One commentator, Martha Nussbaum, compares the speeches of Socrates (Plato, 1997, pp. 482-494) and Alcibiades (pp. 497-504) and argues that one of Plato’s objectives in the dialogue is to show that we must not love another individual human, but rather an abstract, ideal good (2001, pp. 165-199). Socrates proposes an ascent of love that leads to passion for ideal Beauty (not only beauty we perceive with our eyes, but also intellectual beauty we might associate with knowledge, wisdom, etc.). According to Socrates, “all beauty, qua beauty, is uniform, the same in kind” (Nussbaum, p. 179). Socrates explains that one who is on the “ascent of love” will
move on to various kinds of knowledge. The result is that he will see the beauty of knowledge and be looking mainly not at beauty in a single example…. but the lover is turned to the great sea of beauty, and gazing upon this, he gives birth to many gloriously beautiful ideas and theories, in unstinting love of wisdom, until, having grown and been strengthened there…. he will catch sight of something wonderfully beautiful in its nature (Plato, 1997, p. 493).
So, what we really love is not an individual but Beauty itself. If we love the beauty in a painting, that is the same as the beauty we admire in a person. Furthermore, ideal Beauty is far purer and more lasting than beauty instantiated in a given thing or person. Progress is to move from the appreciation of that which is beyond merely human (e.g, Nussbaum, p. 181).

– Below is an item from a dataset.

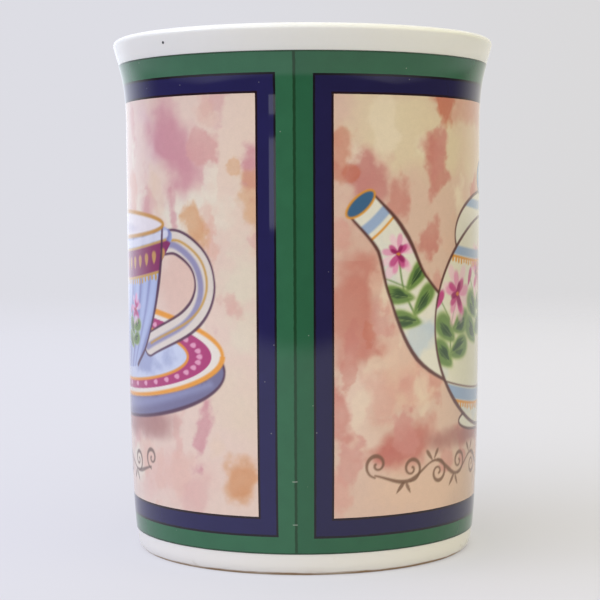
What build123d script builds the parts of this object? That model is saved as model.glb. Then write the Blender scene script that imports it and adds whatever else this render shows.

On the other hand, Alcibiades’ speech focuses on love for the instantiated person as being more important. While we may acknowledge that individuals are imperfect and may disappoint us in any number of ways, we cannot avoid identifying the object of our love in human personality.
Alcibiades is aligning himself with a tradition that defends the role of poetic or ‘literary’ texts in moral learning. Certain truths about human experience can best be learned by living them in their particularity…. [they] need to be apprehended through the cognitive activity of imagination, emotions, even appetitive feelings… (Nussbaum, p. 186).
Nussbaum’s argument is that Plato intended to show an irreconcilable difference between two positions about love. According to Nussbaum’s reading, we must love either an ideal, or the individual(s). Whether she is right about Plato’s intent being contentious (cf. Vlastos, 1973, pp. 3-42), Nussbaum does bring to mind a critical problem about human affection. We seem naturally to love other people, yet we are frequently disappointed by their imperfections, and they invariably see similar problems in us. Furthermore, people in our circle of friendship might not provide the best kind of guidance. Perhaps we cannot help but love other people, but by focusing on weak instantiations of goodness instead of Goodness (whatever that may be), are we robbing ourselves of what life has to offer?
Christ is the answer to this problem. Christ is an individual person with His own characteristics. He is in every way deserving of our admiration, because He is the only person (aside from the Father and the Spirit) Who possesses every good quality to the infinite degree (1 John 2:1). He demonstrated such characteristics without failure during an earthly sojourn similar to ours (Hebrews 4:15). We love Christ because He relates to us in many ways.
Yet, Christ is also God, meaning that He “fills all in all” (Ephesians 1:23). He is not just beautiful, but rather is the personification of Beauty. All other beautiful and good things are the results of His creative power, “whether thrones or dominions or principalities or powers. All things were created through Him and for Him. And He is before all things, and in Him all things consist” (Colossians 1:16-17). We need not be concerned that Christ will let us down as mortals do, because He “is the same yesterday, today, and forever” (Hebrews 13:8; cf. 1 John 5:7). If we want to be perfect in every way, we will aspire to “the measure of the stature of the fullness of Christ,” and thereby we may “grow up in all things unto Him who is the head—Christ” (Ephesians 4:13,15).
Christ also provides the example for loving imperfect people. Christ loves us despite our imperfections (Ephesians 5:2). This does not mean that Christ loves human sin, but rather that He values souls and wants each soul to become obedient to the Gospel in order to be cleansed of sin’s guilt (Revelation 1:5; cf. Acts 22:16; Romans 1:16). Likewise, Christ commands us to love one another (1 John 3:23). Despite our faults, our souls can be “knit together in love” (Colossians 2:2), because our love shares Christ as a common object (Philippians 2:1-8).
For the follower of Christ, there is no need to choose between the love for an ideal or an individual, because He is both.
REFERENCES
Nussbaum, Martha (2001), The Fragility of Goodness (Cambridge, England: Cambridge University Press).
Plato (1997), Complete Works, ed. John M. Cooper (Indianapolis, IN: Hackett).
Plato (2001), Plato’s Symposium, ed. Allan David Bloom and Seth Benardete (Chicago, IL: University of Chicago Press).
Vlastos, Gregory (1973), Platonic Studies (Princeton, NJ: Princeton University Press).